The panel had, to a man, foreseen a Kilkenny triumph, but they all reckoned it’d be a hell-for-leather far-too-close-to-call affair, all of them enthused about the replay ahead, despite the fact they’d assumed they’d be sipping cocktails on a Caribbean beach by now after a long and rarely hot summer.

“A bonus payment in September,” Michael Lyster consoled them, so that perked them up, Lyster going on to say hello to a bunch of Galway people in Australia who’d come home for the first final, but had to return under down before anyone got their paws on Liam. It was like Larry Gogan doing requests.

Team news. James Skehill was in goal for Galway, despite dislocating his shoulder earlier in the week, Ger not convinced he’d be fit for the occasion, later suggesting you’d want to be “Lazarus” to recover in time from a setback of that nature.

And Walter Walsh making his championship debut for Kilkenny in, like, an All-Ireland final? Hmm. Way too much to ask of a young fella, surely? A sparkling 1-3 later? Ah, go on then.

“I’d say the hair dryer has been going in Kilkenny the last three weeks,” said Tomás, suggesting Cody had Fergusonised his men since the drawn game, but out on the pitch Cyril Farrell, chatting with Darragh Moloney, was confident enough that Galway would blow Kilkenny and their hair-dos in to kingdom come.

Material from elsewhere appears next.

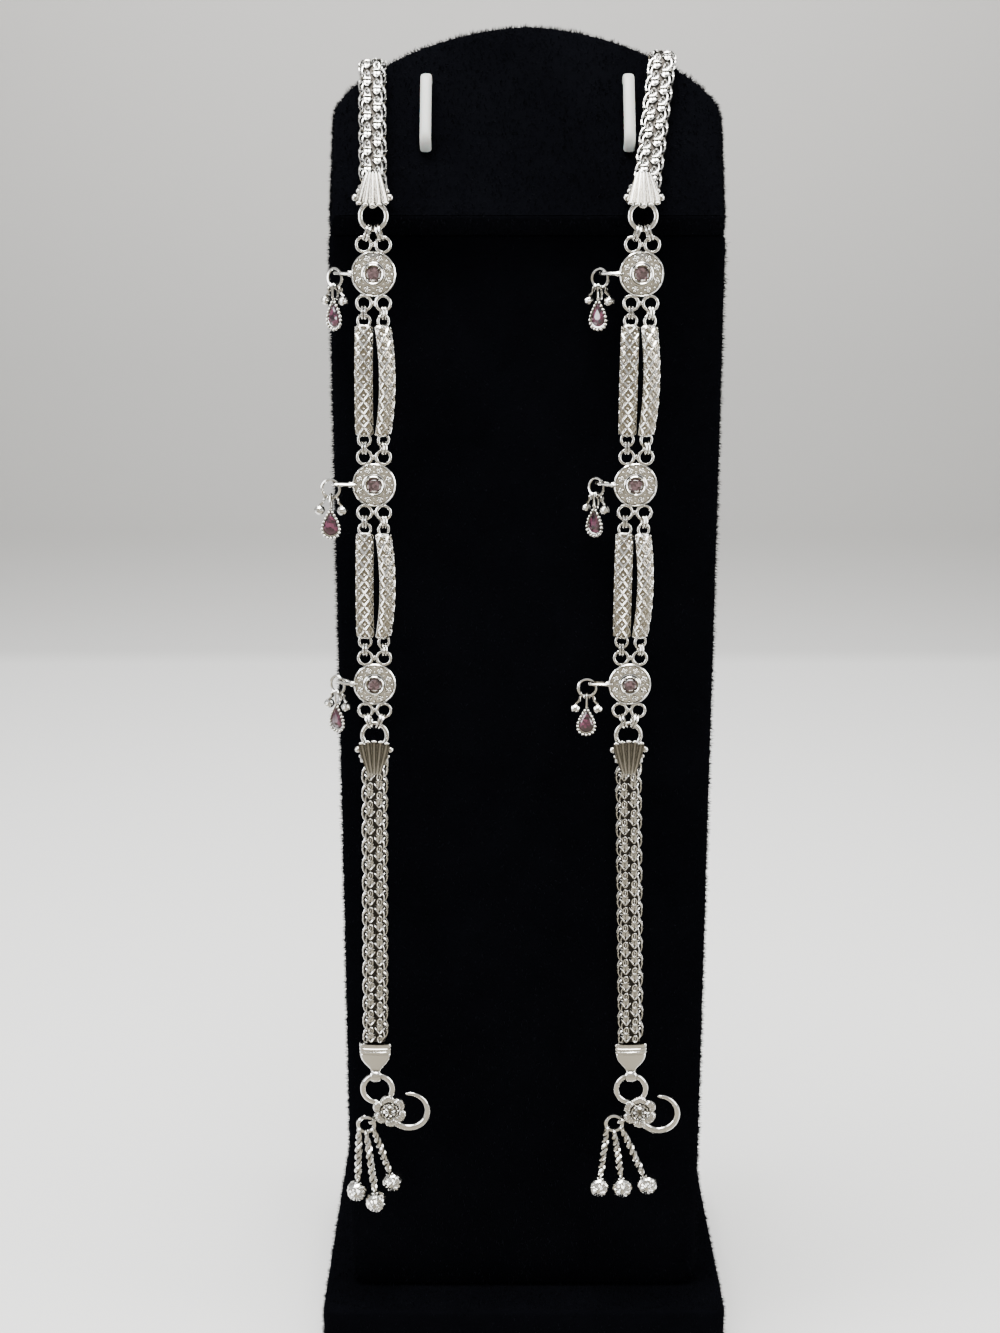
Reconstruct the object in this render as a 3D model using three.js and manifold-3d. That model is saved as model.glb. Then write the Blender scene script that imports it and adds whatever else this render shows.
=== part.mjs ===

Match-time and Ger Canning told us the “floodlights are on and the sun is out”, suggesting the GAA aren’t much in to this energy-conserving lark, and there wasn’t much evidence of David Burke being in to energy-conserving either when he scored two goals in a giddy couple of minutes for Galway.

We were hardly in to the second line of Kilkenny’s obituary when Richie Power did his goal-busting thing, the blizzard of goals leaving all concerned just a tad dizzy.

Half-time and Galway had scored divil a point from play, but Ger Loughnane comforted their supporters by telling them there was “no reason to panic . . . yet.”

(Competition time. “You could be heading off to one of the world’s most amazing cities,” Michael told us, Tomás’s face saying, “Sure, I live in Cork already, like.”)

Second half. Oh Lord. Galway were in trouble now . . . but they didn’t realise they were in for this kind of trouble.

You know, in many senses Kilkenny are the Martina Navratilova of our day. Remember? We used to say ‘yeah, yeah, you’re brill, but . . . tell us something we don’t know.” And we half-pined for someone to take her on, so that the contest wouldn’t be done and dusted by half-ish time. It wasn’t, need it be said, Martina’s fault that she was largely unbeatable at her peak, but, still.

“They’re not loved, but they’re admired,” said Loughnane at full-time, reckoning Kilkenny were Martina-esque, and it’s true, they’re so ridiculously good we very probably won’t appreciate them until they’ve moved on.

Michael Duignan, meanwhile, reminded us of the serious injuries Henry Shefflin has endured through his career, of the shoulder and – twice – cruciate ligament variety, leaving you wondering if the fella would have achieved anything of note if he’d stayed fit. Just the nine medals.

Shefflin could probably have concurred with Nicolas Colsaerts’ summing up of his Ryder Cup (Day One) experience: “There are no tools you can use out there. You’ve just got to go with what you have in your pants.”

More than plenty, as it proved.

All the rest can hope is that Henry and Brian opt now to take up cutting the lawn or playing golf. If they don’t, well, see you next September for the drive for . . . ten.